Taylor Swift is known not only for her voice.

You’ve seen it among a group of friends, the inflated and often irritating “humblebrag.”

Maybe it was even you who did it.

Wanting to seem more important or smarter or wealthier or something, whatever, you blurted out how messy your hair looks as you pull off a Taylor Swift-worthy hair toss of your beautiful, long locks. Or you utter something about how irritating the traffic was Friday as you drove your new Porsche Panamera to your parents’ country house.

Or how you can’t believe you got 1580 on your SATs, especially when you didn’t have time to study because you were volunteering at a homeless shelter.

According to new research, the fake “humblebrag” will boomerang.

“Humblebragging, in fact, does not create more favorable impressions than either bragging or complaining,” according to a study authored by Ovul Sezer recently published in Harvard Business Review.

Because sincerity, the researchers said, is more highly valued than competence or success.

How it's done

There are two types of humblebragging, explained Sezer, who now teaches at University of North Carolina. One is based in complaining and one tries to feign humility.

“It’s like, ‘Oh my god, I’m so exhausted by all these dating requests, like, everyone just asks me out constantly, even in the grocery store,’” Sezer uses as an example. “Or, ‘I’m so tired of being the one my boss trusts in this company.’

“That’s very annoying to hear,” said Sezer.

The humility-based brag tries to make yourself look humble, but not really. Like saying you can’t believe you got into all your dream schools after being at the top of your class all through high school.

Sezer argues that the humility-based humblebrag is often more subtle and less annoying to peers than the complaint-based humblebrag. But either one is likely to repel rather than attract others.

“Research suggests that sincerity is desirable and is seen as particularly fundamental to people’s identity,” she and Harvard co-authors Francesca Gino and Michael I. Norton wrote.

For example, “It lowkey sucks being attractive because then if people don’t like you you know it’s your personality," reddit user alg0e wrote.

According to Sezer, “The reason why humblebragging fails to pay off, and it’s even worse than just straightforward bragging, is because it comes across as very fake.”

Becoming widespread

With social media, humblebragging has become more visible and maybe even more acceptable.

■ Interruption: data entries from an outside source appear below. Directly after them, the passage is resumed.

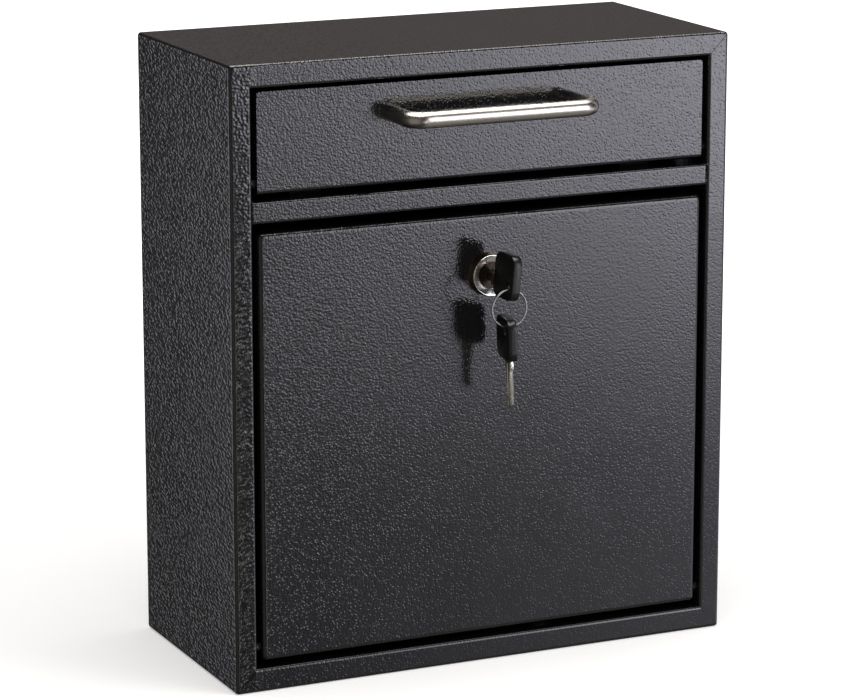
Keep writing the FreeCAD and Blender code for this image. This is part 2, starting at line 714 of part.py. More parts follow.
def key_ring():
    return Part.makeTorus(RING_RADIUS, RING_WIRE, V(RING_ASIDE, RING_Y, LOCK_Z - RING_DROP), Y_AXIS)


def turned_with_plug(shape):
    """A piece made on the lock's axis, turned to the angle at which the plug rests."""
    turned = shape.copy()
    turned.rotate(V(0, 0, LOCK_Z), Y_AXIS, KEY_TURN)
    return at_lock(turned)


def hung_on_ring(shape):
    """Turns a key from the lock's axis to point down, and hangs its hole on the ring."""
    wire = LOCK_Z - RING_DROP - RING_RADIUS
    hole = wire + RING_WIRE + SPARE_LIFT - HOLE_RADIUS
    hung = shape.copy()
    hung.rotate(V(0, RING_Y, LOCK_Z), X_AXIS, -90)
    hung.translate(V(RING_ASIDE, HOLE_BELOW, hole - LOCK_Z))
    hung.rotate(V(RING_ASIDE, RING_Y, wire), Z_AXIS, -SPARE_TURN)
    hung.rotate(V(RING_ASIDE, RING_Y, wire), Y_AXIS, -SPARE_LEAN)
    return at_lock(hung)


def build():
    parts["outer_shell"] = outer_shell()
    parts["back_panel"] = back_panel()
    parts["divider_rail"] = divider_rail()
    parts["rail_welds"] = rail_welds()
    parts["door_stops"] = door_stops()
    parts["hopper_bumpers"] = hopper_bumpers()
    parts["door_bushes"] = bush(DOOR_PIVOT_Z)
    parts["hopper_bushes"] = bush(HOPPER_PIVOT_Z)
    parts["hopper_front"] = hopper_front()
    parts["hopper_floor"] = hopper_floor()
    parts["hopper_right_cheek"] = hopper_cheek()
    parts["hopper_left_cheek"] = parts["hopper_right_cheek"].mirror(V(0, 0, 0), X_AXIS)
    parts["hopper_pivot_pins"] = pivot_pins(HOPPER_PIVOT_Z)
    parts["handle"] = handle()
    parts["handle_washers"] = handle_washers()
    parts["handle_screws"] = handle_screws()
    parts["door_panel"] = door_panel()
    parts["door_hinge_pins"] = pivot_pins(DOOR_PIVOT_Z)
    parts["lock_housing"] = at_lock(lock_housing())
    parts["lock_washer"] = at_lock(lock_washer())
    parts["lock_nut"] = at_lock(lock_nut())
    parts["lock_plug"] = turned_with_plug(lock_plug())
    parts["lock_cam"] = turned_with_plug(lock_cam())
    parts["cam_washer"] = at_lock(cam_washer())
    parts["cam_screw"] = turned_with_plug(cam_screw())
    parts["key_blade"] = turned_with_plug(key_blade())
    parts["key_head"] = turned_with_plug(key_head())
    parts["key_ring"] = at_lock(key_ring())
    parts["spare_key_blade"] = hung_on_ring(key_blade())
    parts["spare_key_head"] = hung_on_ring(key_head())


build()
os.makedirs("parts", exist_ok=True)
for name, shape in parts.items():
    shape.exportStep("parts/" + name + ".step")
    box_of = shape.BoundBox
    print(
        f"{name:20s} solids {len(shape.Solids)} valid {shape.isValid()} volume {shape.Volume:10.1f}"
        f"  x {box_of.XMin:7.1f} {box_of.XMax:7.1f}  y {box_of.YMin:7.1f} {box_of.YMax:7.1f}"
        f"  z {box_of.ZMin:7.1f} {box_of.ZMax:7.1f}"
    )
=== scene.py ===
"""Parcel drop box: looks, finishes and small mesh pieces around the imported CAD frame."""

import json
import math
import random

import bmesh
import bpy
from mathutils import Matrix, Vector

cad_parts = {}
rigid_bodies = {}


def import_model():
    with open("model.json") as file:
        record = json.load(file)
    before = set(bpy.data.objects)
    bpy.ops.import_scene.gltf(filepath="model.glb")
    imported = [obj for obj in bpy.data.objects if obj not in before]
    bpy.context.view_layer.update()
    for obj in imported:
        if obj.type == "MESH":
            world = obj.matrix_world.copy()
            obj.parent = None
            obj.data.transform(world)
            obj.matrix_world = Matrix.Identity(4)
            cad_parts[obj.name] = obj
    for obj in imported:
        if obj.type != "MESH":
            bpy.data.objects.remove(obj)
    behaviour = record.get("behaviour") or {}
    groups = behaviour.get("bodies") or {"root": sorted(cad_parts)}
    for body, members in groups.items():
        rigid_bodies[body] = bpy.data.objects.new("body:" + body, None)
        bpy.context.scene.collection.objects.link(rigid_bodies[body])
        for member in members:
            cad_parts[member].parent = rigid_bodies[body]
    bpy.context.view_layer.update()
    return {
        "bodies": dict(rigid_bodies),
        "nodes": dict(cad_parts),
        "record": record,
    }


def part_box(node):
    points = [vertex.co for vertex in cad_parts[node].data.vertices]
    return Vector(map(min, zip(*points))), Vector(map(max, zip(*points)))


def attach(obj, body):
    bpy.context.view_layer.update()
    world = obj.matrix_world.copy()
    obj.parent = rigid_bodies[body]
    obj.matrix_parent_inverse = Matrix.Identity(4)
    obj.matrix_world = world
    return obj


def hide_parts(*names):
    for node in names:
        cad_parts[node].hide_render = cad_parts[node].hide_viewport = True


MM = 0.001
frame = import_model()

# Paint. Lengths are in millimetres.
PAINT_IOR = 1.56
FRAME_SAG = 0.65    # by which the left flange seems to lean back at its outer edge
FINE_CELL = 1.1     # spacing of the orange peel
COARSE_CELL = 1.5   # the same on the left flange
SIDE_CELL = 1.3     # the same on the left side
FRONT_PLANE = (-58.6, -59.7)    # y from just behind the frame's front to it
LEFT_FLANGE = (-118.0, -122.0)  # x across the flange's inner edge
LEFT_PLANE = (-131.0, -131.8)   # x from just inside the left side to it
TOP_PLANE = (303.5, 304.7)      # z from just under the top to it


# Lock and keys. Lengths are in millimetres, in the CAD's own positions.
LOCK_X = 1.2
LOCK_Z = 195.3
KEY_TURN = 5.0      # degrees by which the key stands off upright
RING_Y = -85.6
HOLE_BELOW = 1.7
HOLE_RADIUS = 2.3
HEAD_NEAR = -70.6
HEAD_FAR = -91.3
HEAD_BELOW = 8.1
HEAD_ABOVE = 13.8
HEAD_HALF = 2.2
HEAD_CORNER = 5.0
BLADE_HALF = 2.6        # half its height
BLADE_THICK = 2.0
BLADE_TIP = -47.6
SHOULDER_END = -65.8
SHOULDER_HALF = 4.0
TANG_END = -78.6
NOTCHES = (0.9, 1.7, 0.6, 1.3, 0.4)
NOTCH_PITCH = 2.6
FIRST_NOTCH = 2.4
BEZEL_FLANK = (10.12, 10.24)    # radius across the rim of the bezel's flank
BEZEL_BACK = (-60.4, -60.1)     # y across the bezel's back


# ---- Node materials --------------------------------------------------------

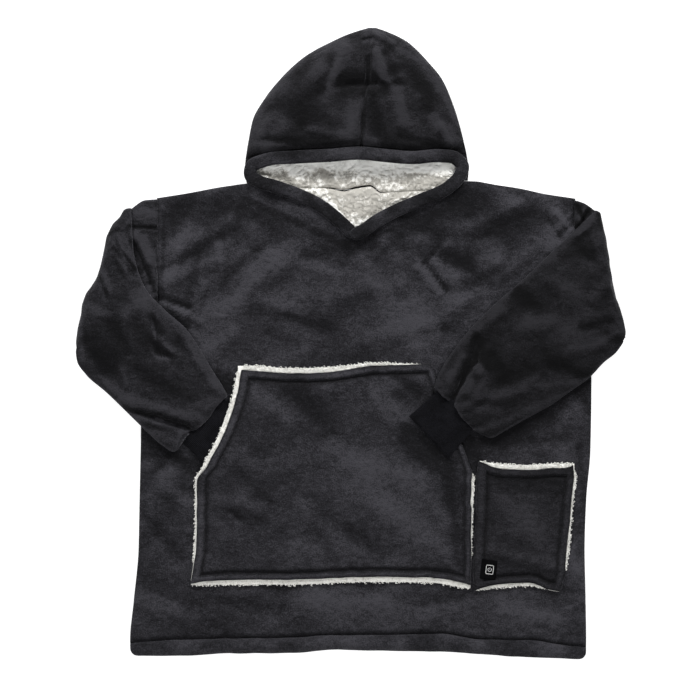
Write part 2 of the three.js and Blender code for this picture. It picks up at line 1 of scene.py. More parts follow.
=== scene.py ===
"""Looks of a wearable blanket hoodie that lies flat with its front up.

Metres, in the frame's own axes: x across, y from the hem to the hood, z up from the surface.
The outlines and sections repeat those of the part's source, measured from the hem and the middle.
"""
import math

import bpy
import numpy as np
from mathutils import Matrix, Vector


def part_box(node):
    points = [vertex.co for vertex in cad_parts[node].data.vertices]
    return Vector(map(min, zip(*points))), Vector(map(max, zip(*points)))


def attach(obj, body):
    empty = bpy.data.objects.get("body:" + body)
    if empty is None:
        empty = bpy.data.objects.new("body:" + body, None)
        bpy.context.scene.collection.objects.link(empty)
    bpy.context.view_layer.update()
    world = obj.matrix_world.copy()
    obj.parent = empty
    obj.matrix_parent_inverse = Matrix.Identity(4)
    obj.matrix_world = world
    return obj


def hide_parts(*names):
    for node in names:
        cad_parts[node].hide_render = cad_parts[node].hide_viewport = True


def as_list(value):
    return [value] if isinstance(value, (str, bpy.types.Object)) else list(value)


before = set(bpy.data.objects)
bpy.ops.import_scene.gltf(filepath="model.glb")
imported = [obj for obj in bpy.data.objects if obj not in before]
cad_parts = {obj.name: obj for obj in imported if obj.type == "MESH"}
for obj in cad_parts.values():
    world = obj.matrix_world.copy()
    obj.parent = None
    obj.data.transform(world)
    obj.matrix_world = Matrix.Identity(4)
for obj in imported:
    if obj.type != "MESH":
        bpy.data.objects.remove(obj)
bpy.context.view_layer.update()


def table(columns, *rows):
    """A table as a list of rows with named columns."""
    names = columns.split()
    return [dict(zip(names, row)) for row in rows]


def mm_table(columns, *rows):
    """A table whose rows are given in millimetres."""
    return table(columns, *[[part / 1000 for part in row] for row in rows])


def fold_table(*rows):
    """Folds from one point to another: the points and the width in mm, the rise in tenths of a mm."""
    names, units = "ax ay bx by rise wide".split(), (1000, 1000, 1000, 1000, 10000, 1000)
    return [{name: part / unit for name, part, unit in zip(names, row, units)} for row in rows]


def side_tables(**sides):
    """For each side of a pocket a table of widths along it."""
    return {side: table("at wide", *rows) for side, rows in sides.items()}


# Driving sizes
WALL = 0.007
SLACK = 0.0014
SEAM = 0.0003
REST = 0.0006
LAYERS = 2 * WALL + SLACK
POCKET_FACE = 0.004
POCKET_PILE = 0.003
POCKET = POCKET_FACE + POCKET_PILE + 2 * SEAM
RIB_WALL = 0.0038
CUFF = 2 * RIB_WALL + SLACK
EDGE_ROUND = 0.016
UNDER_ROUND = 0.007
LINING = 0.005
BAND_WIDE = 0.025
BAND_HIGH = 0.011
HOOD_ROUND = 0.060
HOOD_RIM = 0.0024
HOOD_HIGH = 0.047
HOOD_SIDE_DROP = 0.020
HOOD_PEAK_DROP = 0.006
HOOD_MIDDLE = {"x": 0.012, "y": 1.040, "wide": 0.205, "long": 0.160}
FRONT_RIM = 0.0016
UNDER_LIFT = 0.005
HEM_DEEP = 0.042
TUCK_REACH = {"flat": 0.010, "fall": 0.046}
SLEEVE_REACH = {"flat": 0.003, "fall": 0.090}
POUCH_REACH = {"flat": 0.012, "fall": 0.040}
ARMHOLE = {"left": -0.368, "right": 0.4254, "foot": 0.640}
SHOULDER_END = {"left": 0.877, "right": 0.876}
NECK = {"left": -0.183, "right": 0.196}
FAR = 0.120
PEAK = 1.200
POUCH_SLANT = {"start": 0.342, "over": 0.040}
POUCH_PILE = {"left": 0.004, "slant": 0.012, "right": 0.005, "bottom": 0.011, "top": 0.012}
SIDE_PILE = {"left": 0.0, "slant": 0.0, "right": 0.004, "bottom": 0.009, "top": 0.012}
PATCH = {"x": 0.260, "y": 0.174, "wide": 0.031, "high": 0.038, "thick": 0.0016, "lean": -0.12}
HOOD_LINING = {"left": -0.172, "right": 0.190, "top": 1.020, "drop": 0.060}
BACK_LINING = {"left": -0.092, "right": 0.118}
LINING_CLEAR = 0.001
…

“With the digitalization of the world, it became more common everywhere. Now when I go to my Instagram feed or I check my Facebook and Twitter, I know that I will see a humblebrag on that day,” she told VOA. “There is something happening that people will be putting on their profiles, and that makes it seem like it’s okay.”

There are ways that you can be proud of your accomplishments and talk about them without bragging or humblebragging.

“I really think the best way to let others know about your accomplishments is really to get a wingman,” she said, describing someone who will promote and boast for you. “If you [are talking] to someone and they say, ‘Oh, he is amazing!’ or ‘She is just wonderful,’ it’s such a powerful way of knowing about someone’s accomplishments because it’s coming from somebody else, so I would highly recommend that.

“Because imagine, if it’s coming from someone else, it’s just like, more beautiful,” she said.

“If there’s no wingman for you, I would say still avoid the humblebrag,” Sezer said. “Because sincerity is very important in life. We really care about whether the people we interact with are being sincere or not.”